No, Mr. President, it was not a “great day” for Israel or the Mideast.
At least 55 Palestinians were killed and more than 2,000 were wounded or injured Monday when Israeli forces fired on protesters along the Gaza border. While some of the protesters were armed, most were nonviolent. They gathered to protest Gaza’s unrelenting humanitarian crisis and the inauguration of the U.S. Embassy in Jerusalem.
Now Palestinians and Israelis must show restraint — and the U.S. must make a new diplomatic push — to prevent even more violence from engulfing the perpetually troubled region in the coming days.

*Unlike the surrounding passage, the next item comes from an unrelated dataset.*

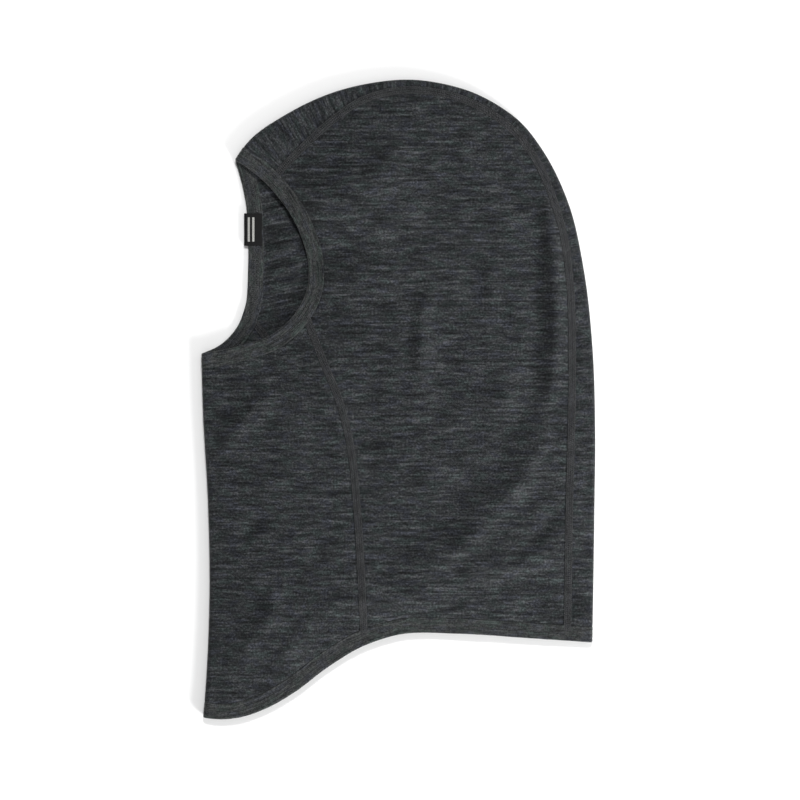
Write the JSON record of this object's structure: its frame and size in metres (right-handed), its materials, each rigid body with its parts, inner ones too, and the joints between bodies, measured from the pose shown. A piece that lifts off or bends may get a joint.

The carnage may enrage and embolden Gazans and perhaps West Bank Palestinians, especially on Tuesday, a day marked by many as the anniversary of Palestinian expulsion from the newly formed Israel. Palestinians refer to it as the Nakba, or catastrophe. And while many Israelis understandably have a different historical narrative of the 70th anniversary of their nation’s founding, all should agree that they cannot allow unchecked violence to spiral into another catastrophe.
And one that could spill beyond Israel’s borders. Just last week, Iranian missile strikes on Israeli positions in the occupied Golan Heights were met with an Israeli counter-strike that reportedly killed several Iranians.
Israel has the right to defend its borders, and it has the might to do so successfully. But Israeli Prime Minister Benjamin Netanyahu must realize that until borders of a two-state solution are set, there will be continuous conflict, if not the potential for tragic warfare.
The U.S. has been considered an honest broker that could help advance a negotiated settlement. But now most Palestinians are rejecting America’s historic role because of what it considers the Trump administration’s tilt toward Israel, a perspective cemented by the U.S. announcing that it would relocate its embassy in Jerusalem.
Jerusalem is Israel’s capital. But Palestinians also hope that portions of the east side of the city will be the capital of their future state, which has long led to administrations of both parties reserving the issue for future negotiations. President Donald Trump discarded prudence without asking for actions that would advance the cause of peace.
“What a glorious day!” Netanyahu exulted at the embassy’s opening ceremony, while Trump tweeted: “A great day for Israel!”
Instead, it was yet another tragic day in the long-tortured region.
For their part, Palestinians must have their own peace process before they can expect Israel to make concessions necessary for peace. That’s because of a long-simmering dispute between Hamas, which governs Gaza, and the Palestinian Authority, which rules the West Bank. The U.S., the European Union and many other nations rightly consider Hamas a terrorist organization. The Palestinian Authority is ostensibly more moderate. But its leader, the feckless Mahmoud Abbas, is further discredited after a recent speech contained anti-Semitic sentiments regarding the Holocaust.
There is no rapid path to peace, but there could be a fast track to war. All Americans should hope that the Trump administration is ready to take a leadership role in cooling tensions, alleviating Gaza’s humanitarian crisis and re-engaging responsible parties in the peace process.